Electronic and transport properties of rectangular graphene macromolecules and zigzag carbon nanotubes of finite length

We study one-dimensional (1D) carbon ribbons with the armchair edges and the zigzag carbon nanotubes and their counterparts with finite length [zero dimension (0D)] in the framework of the Huckel model. Using boundary conditions we derive energy spectra for 1D carbon ribbons. At the Fermi level we construct the explicit solutions and prove the rule of metallicity. We show that the dispersion law (electron band energy) of a 1D metallic ribbon or a 1D metallic carbon nanotube has a universal sinelike dependence at the Fermi energy which is independent of its width.
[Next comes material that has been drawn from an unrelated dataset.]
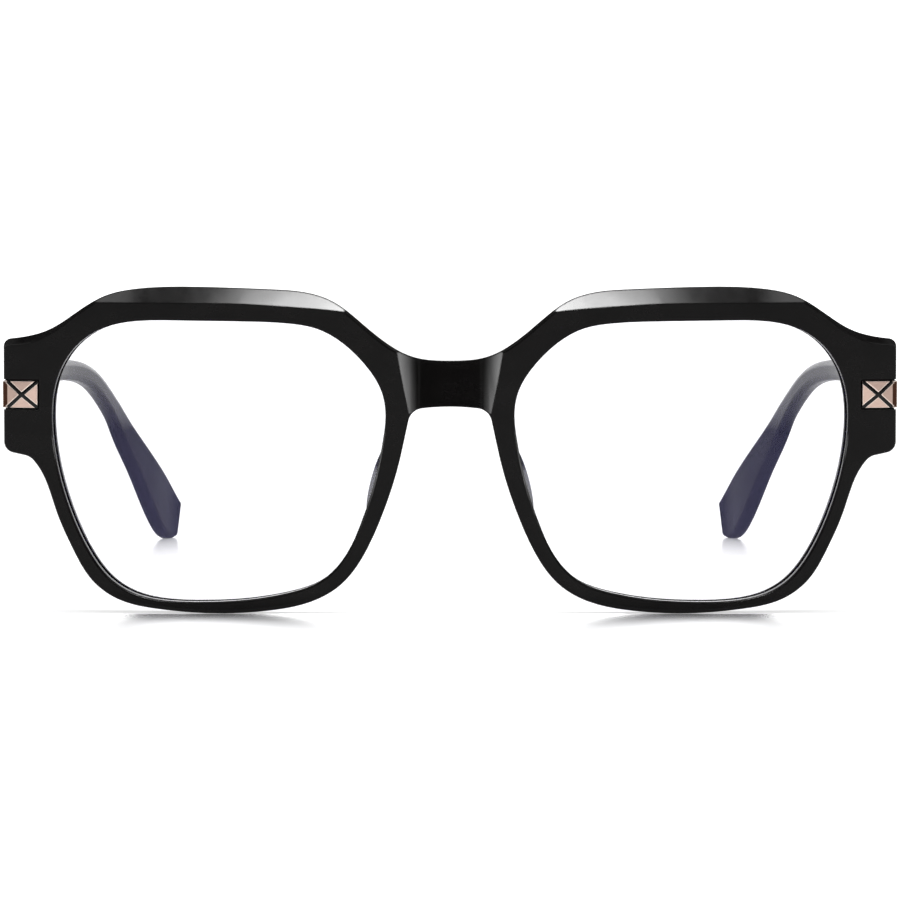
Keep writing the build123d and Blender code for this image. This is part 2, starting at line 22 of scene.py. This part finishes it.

We find that in case of metallic graphene ribbons of finite length (rectangular graphene macromolecules) or nanotubes of finite length the discrete energy spectrum in the vicinity of epsilon=0 (Fermi energy) can be obtained exactly by selecting levels from the same dispersion law. In case of a semiconducting graphene macromolecule or a semiconducting nanotube of finite length, the positions of energy levels around the energy gap can be approximated with a good accuracy. The electron spectrum of 0D carbon structures often includes additional states at energy epsilon=0, which are localized on zigzag edges and do not contribute to the volume conductivity.